# Minimizing product subject to linear constraints

I am looking for a solver that allows me to solve an optimization problem of the form

$$\begin{array}{ll} \text{minimize} & x_1 x_2 \cdots x_n\\ \text{subject to} & \color{gray}{\text{(some linear constraints)}}\end{array}$$

I've used Gurobi before. However, I couldn't find the way to include products in the objective function as well as in the constraints.

• What type of variables are $x_i$? – RobPratt Mar 10 at 16:59

This is a hard problem (maximizing the product is a bit better one, as sometimes one can take $\log$ of the objective function, and it becomes concave...).

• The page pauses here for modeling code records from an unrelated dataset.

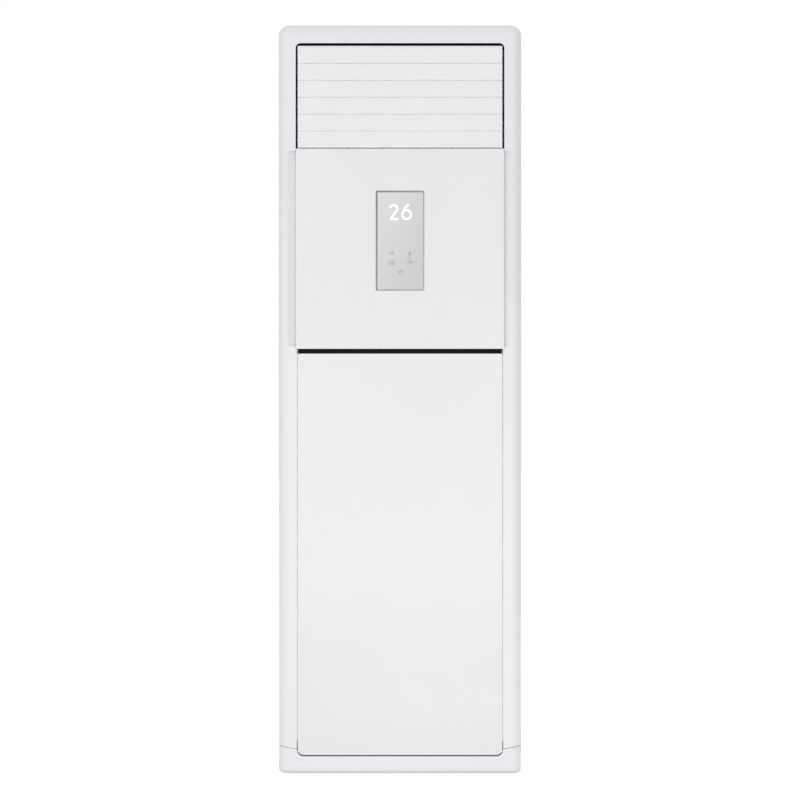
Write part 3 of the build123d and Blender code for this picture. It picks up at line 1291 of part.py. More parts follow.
def board_back():
    """Back face of the main board."""
    return FAN_FRONT - SHEET - BOARD_POST


def board_middle():
    """Middle of the main board, in X and Z."""
    return (SHEET - BOX_HALF + BOARD_INSET + BOARD_HALF, DECK_Z + BOX_BOTTOM + BOX_HEIGHT / 2)


def board_posts():
    """Middles of the main board's four posts."""
    x, z = board_middle()
    dx = BOARD_HALF - 2 * BOARD_POST_RADIUS
    dz = BOARD_HEIGHT / 2 - 2 * BOARD_POST_RADIUS
    return [(x + side * dx, z + level * dz) for side in (-1, 1) for level in (-1, 1)]


def control_box_lid():
    """The control box's lid, a sheet with two screw heads."""
    z0 = DECK_Z + BOX_BOTTOM
    back = FAN_FRONT - BOX_DEPTH
    lid = box(-BOX_HALF, BOX_HALF, back - SHEET, back, z0, z0 + BOX_HEIGHT)
    heads = [rod_y(SCREW_HEAD_RADIUS, back - 2 * SHEET, back - SHEET, x, z0 + BOX_HEIGHT / 2)
             for x in (HEM - BOX_HALF, BOX_HALF - HEM)]
    return lid + heads


def main_board():
    """The main circuit board with its transformer, capacitor and relays."""
    x, z = board_middle()
    back = board_back()
    front = back - BOARD_THICKNESS
    board = box(x - BOARD_HALF, x + BOARD_HALF, front, back, z - BOARD_HEIGHT / 2, z + BOARD_HEIGHT / 2)
    deep = front - PART_HEIGHT
    left = x - BOARD_HALF + RELAY_HEIGHT
    board += box(left, left + TRANSFORMER_WIDTH, deep, front, z - RELAY_HEIGHT / 2, z + RELAY_HEIGHT)
    board += rod_y(CAPACITOR_RADIUS, deep, front, x + CAPACITOR_X, z + RELAY_HEIGHT)
    for index in range(RELAY_COUNT):
        start = x + index * RELAY_PITCH
        board += box(start, start + RELAY_WIDTH, deep + WALL, front, z - RELAY_HEIGHT, z)
    top = z + BOARD_HEIGHT / 2 - RELAY_HEIGHT
    return board + box(x, x + PLUG_WIDTH, front - WALL, front, top, top + PLUG_HEIGHT)


def terminal_block():
    """The terminal block beside the main board, with its row of screws."""
    z = board_middle()[1]
    x = BOX_HALF - TERMINAL_SET
    left = x - TERMINAL_HALF
    right = x + TERMINAL_HALF
    back = FAN_FRONT - SHEET
    front = back - TERMINAL_DEPTH
    half = TERMINAL_COUNT * TERMINAL_PITCH / 2
    block = box(left, right, front, back, z - half, z + half)
    for step in range(TERMINAL_COUNT):
        level = z - half + (step + 0.5) * TERMINAL_PITCH
        block += rod_y(TERMINAL_SCREW_RADIUS, front - TERMINAL_SCREW_RISE, front, x, level)
    for step in range(1, TERMINAL_COUNT):
        low = z - half + step * TERMINAL_PITCH - TERMINAL_WALL / 2
        block += box(left, right, front - TERMINAL_WALL_RISE, front, low, low + TERMINAL_WALL)
    return block


# ---- Door ----
def door_outline(inset):
    """The door's outline, drawn in by inset, with round lower corners."""
    half = DOOR_HALF - inset
    outline = rect(-half, half, DOOR_BOTTOM + inset, DOOR_TOP - inset)
    return fillet(outline.vertices().group_by(Axis.Y)[0], DOOR_RADIUS - inset)


def lower_panel():
    """The door: a flat panel with returns, level ribs, hinge holes and bosses for the strikes."""
    back = FRONT_Y + PANEL_DEPTH
    inner = FRONT_Y + WALL
    door = along_y(door_outline(0), FRONT_Y, back)
    door = fillet(door.faces().sort_by(Axis.Y)[0].edges(), DOOR_EDGE_ROUND)
    door -= along_y(door_outline(WALL), inner, back)
    count = int(DOOR_HEIGHT / DOOR_RIB_PITCH)
    ribs = [rect(WALL - DOOR_HALF, DOOR_HALF - WALL, level - SHEET, level + SHEET)
            for level in [DOOR_BOTTOM + (row + 0.5) * DOOR_RIB_PITCH for row in range(count)]]
    door += along_y(Sketch() + ribs, inner, inner + DOOR_RIB_DEPTH)
    bosses = [catch_rect(x) for x in (-CATCH_X, CATCH_X)]
    door += along_y(Sketch() + bosses, inner, inner + STRIKE_BOSS)
    hole = HINGE_PIN_RADIUS + PIN_CLEARANCE
    return door - pair(rod_x(hole, DOOR_HALF - 4 * WALL, DOOR_HALF, HINGE_Y, HINGE_Z))


def catch_rect(x):
    """The outline of a catch, about its middle."""
    z = DOOR_TOP - CATCH_DROP
    return rect(x - CATCH_WIDTH / 2, x + CATCH_WIDTH / 2, z - CATCH_HEIGHT / 2, z + CATCH_HEIGHT / 2)


def strike_plates():
    """Two steel plates on the door's bosses, which the magnets hold."""
    seat = FRONT_Y + WALL + STRIKE_BOSS
    return Compound([along_y(catch_rect(x), seat, seat + STRIKE_THICKNESS) for x in (-CATCH_X, CATCH_X)])


def door_magnets():
    """Two magnets on the frame's cross plate."""
    front = FRONT_Y + WALL + STRIKE_BOSS + STRIKE_THICKNESS + CATCH_GAP
    return Compound([along_y(catch_rect(x), front, BAR_FRONT) for x in (-CATCH_X, CATCH_X)])


def door_seals():
    """Pale soft strips on the jambs, which close the gaps beside the door just behind its face."""
    front = FRAME_Y + SEAL_SET
    strip = box(DOOR_HALF + SEAL_GAP, DOOR_OPENING_HALF, front, front + SEAL_DEPTH,
                DOOR_BOTTOM + SEAL_RISE, DOOR_TOP - SEAL_DROP)
    return Compound(pair(strip))


def door_hinge_pins():
    """The two pins that the door turns on, fixed in the plinth's ears."""
    end = DOOR_OPENING_HALF + EAR_WIDTH
    pin = rod_x(HINGE_PIN_RADIUS, end - HINGE_PIN_LENGTH, end, HINGE_Y, HINGE_Z)
    return Compound(pair(chamfer(pin.edges().group_by(Axis.X)[0], PIN_CHAMFER)))


# ---- Every sub-part, written to a file of its own ----
def build_nodes():
    """All sub-parts by name."""
    shell = front_shell()
    right_side = side_panel()
    nodes = {
        "plinth_cover": shell & below_seam(0),
        "front_frame": group(shell - below_seam(PARTING_GAP), cross_plate()),
        "right_side_panel": right_side,
        "left_side_panel": mirrored(right_side),
    }
    makers = (
        middle_panel, display_window, display_board, slot_trim, base_pan, levelling_feet, rear_panel,
        wall_bracket, top_cover, cabinet_screws, pipe_grommet, outlet_duct, stepper_motors, louvre_link,
        vane_link, scroll_front, scroll_casing, blower_wheel, wheel_blades, motor_shaft, wheel_nut,
        motor_bracket, fan_motor, fan_deck, intake_grille, filter_frame, filter_mesh, evaporator_core,
        evaporator_end_plates, return_bends, refrigerant_pipes, drain_pan, drain_hose, flare_nuts,
        inner_liner, control_box, control_box_lid, main_board, terminal_block, lower_panel,
        strike_plates, door_magnets, door_hinge_pins, door_seals,
    )
    for maker in makers:
        nodes[maker.__name__] = maker()
    for index in range(1, LOUVRE_COUNT + 1):
        nodes[f"louvre_{index}"] = louvre(index)
    for index in range(1, VANE_COUNT + 1):
        nodes[f"vane_{index}"] = vane(index)
    return nodes


os.makedirs("parts", exist_ok=True)
for name, shape in build_nodes().items():
    export_step(shape, f"parts/{name}.step")
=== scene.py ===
import json
from math import atan2, cos, pi, radians, sin

import bmesh
import bpy
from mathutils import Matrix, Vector

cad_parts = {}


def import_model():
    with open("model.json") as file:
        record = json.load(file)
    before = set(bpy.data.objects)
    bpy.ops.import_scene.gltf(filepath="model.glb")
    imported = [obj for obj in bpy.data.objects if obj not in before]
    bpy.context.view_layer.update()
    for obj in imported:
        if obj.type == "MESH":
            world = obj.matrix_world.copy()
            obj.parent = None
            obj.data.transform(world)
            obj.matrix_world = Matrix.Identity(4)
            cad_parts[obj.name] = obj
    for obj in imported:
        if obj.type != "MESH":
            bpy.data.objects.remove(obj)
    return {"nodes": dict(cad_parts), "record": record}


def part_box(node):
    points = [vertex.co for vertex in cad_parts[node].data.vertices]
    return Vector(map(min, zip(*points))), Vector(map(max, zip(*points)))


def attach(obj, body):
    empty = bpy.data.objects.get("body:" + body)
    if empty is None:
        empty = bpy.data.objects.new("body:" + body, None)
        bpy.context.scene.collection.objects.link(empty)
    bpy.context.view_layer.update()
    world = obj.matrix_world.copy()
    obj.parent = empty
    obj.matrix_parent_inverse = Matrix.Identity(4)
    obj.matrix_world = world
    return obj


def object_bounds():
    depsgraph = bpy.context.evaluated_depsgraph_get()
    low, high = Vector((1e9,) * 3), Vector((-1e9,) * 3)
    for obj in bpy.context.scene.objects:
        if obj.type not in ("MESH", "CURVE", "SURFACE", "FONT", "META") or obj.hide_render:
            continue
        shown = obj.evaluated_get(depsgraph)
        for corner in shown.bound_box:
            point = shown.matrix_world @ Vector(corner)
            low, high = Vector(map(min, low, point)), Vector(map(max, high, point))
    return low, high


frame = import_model()
CAD_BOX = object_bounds()
NODES = frame["nodes"]

MM = 0.001                    # metres

# ---- The photograph's frame ----
PICTURE = 800                 # pixels each way
TOP_PIXEL = 25.5              # the cabinet's top edge
BOTTOM_PIXEL = 772.8          # its bottom edge
LENS = 135.0                  # millimetres, on a sensor 36 mm wide
SENSOR = 36.0                 # millimetres
OUTLINE_DEPTH = 26.0 * MM     # how far behind the foremost plane the cabinet is widest

# ---- The light ----
FRONT_STRENGTH = 1.05         # of the world's light, from the front and above
BACK_STRENGTH = 0.42          # and from behind
BACK_TILT = -0.85             # how far that fade leans from straight behind to behind and below
FLOOR_REACH = 30.0            # metres each way
FLOOR_TONE = 0.82             # the part of the light that the floor gives back
FLOOR_LIFT = 0.6              # its glow for the camera and for mirrors
# name, place, target (metres), side (metres), watts, whether glossy surfaces mirror it
LIGHTS = (
    ("front", (-0.4, -6.5, 1.0), (0.0, 0.0, 0.7), 4.0, 58, True),
    ("low", (0.0, -2.0, 0.1), (0.0, 0.0, 0.06), 0.8, 6, False),
    ("key", (-3.6, -3.2, 1.5), (0.0, 0.0, 0.9), 2.5, 15, True),
    ("back", (1.5, 4.5, 3.0), (0.0, 0.0, 1.0), 3.0, 80, False),
)

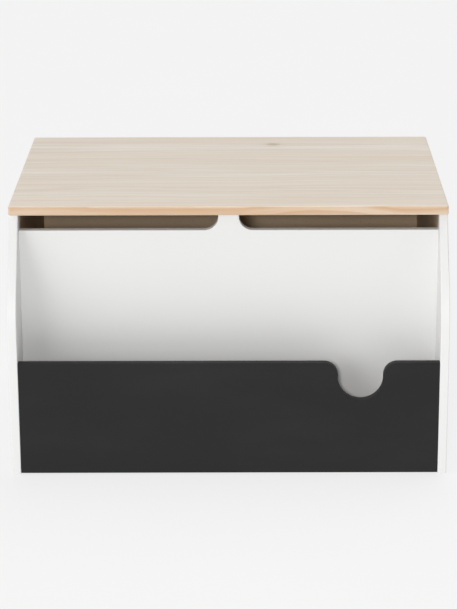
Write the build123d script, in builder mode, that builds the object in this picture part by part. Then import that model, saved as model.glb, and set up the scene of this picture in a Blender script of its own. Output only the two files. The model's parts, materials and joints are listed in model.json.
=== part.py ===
from build123d import *
import os

# A white fibreboard toy chest with a hinged pine lid and a low black front
# that makes a book pocket. Millimetres, +Z up, the chest faces -Y. The origin
# is on the floor, under the middle of the chest and its hinges.

os.makedirs("parts", exist_ok=True)

# ---------------------------------------------------------------- whole chest
width = 600.0                   # lid and carcass
height = 368.0                  # floor to lid top
board = 12.0                    # every fibreboard panel
lid_thickness = 13.0
lid_depth = 405.0
pocket_reach = 62.0             # side fronts ahead of the lid's front edge
glide_height = 1.5
panel_lift = 1.6                # cross panels end this far above the sides' feet

# ---------------------------------------------------------------- hinges
hinge_offset = 190.0            # hinge centres from the middle of the chest
leaf_width = 64.0
leaf_thickness = 1.5
barrel_radius = 4.0
barrel_length = 34.0            # the base leaf's one knuckle
knuckle_gap = 0.3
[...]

Your best shot might be to use the sum of squares approach for polynomial optimization, as implemented e.g. in YALMIP.

• Does YALMIP support multiobjective optimization (possibly only linear)? – joro Sep 17 '12 at 6:25
• not that I know for sure, but I doubt this. Multiobjective optimization is very hard, in general, as you'd be computing a multidimensional object. – Dima Pasechnik Sep 17 '12 at 10:02

Recently discovered minizinc

MiniZinc is a medium-level constraint modelling language. It is high-level enough to express most constraint problems easily, but low-level enough that it can be mapped onto existing solvers easily and consistently. It is a subset of the higher-level language Zinc. We hope it will be adopted as a standard by the Constraint Programming community. FlatZinc is a low-level solver input language that is the target language for MiniZinc. It is designed to be easy to translate into the form required by a solver.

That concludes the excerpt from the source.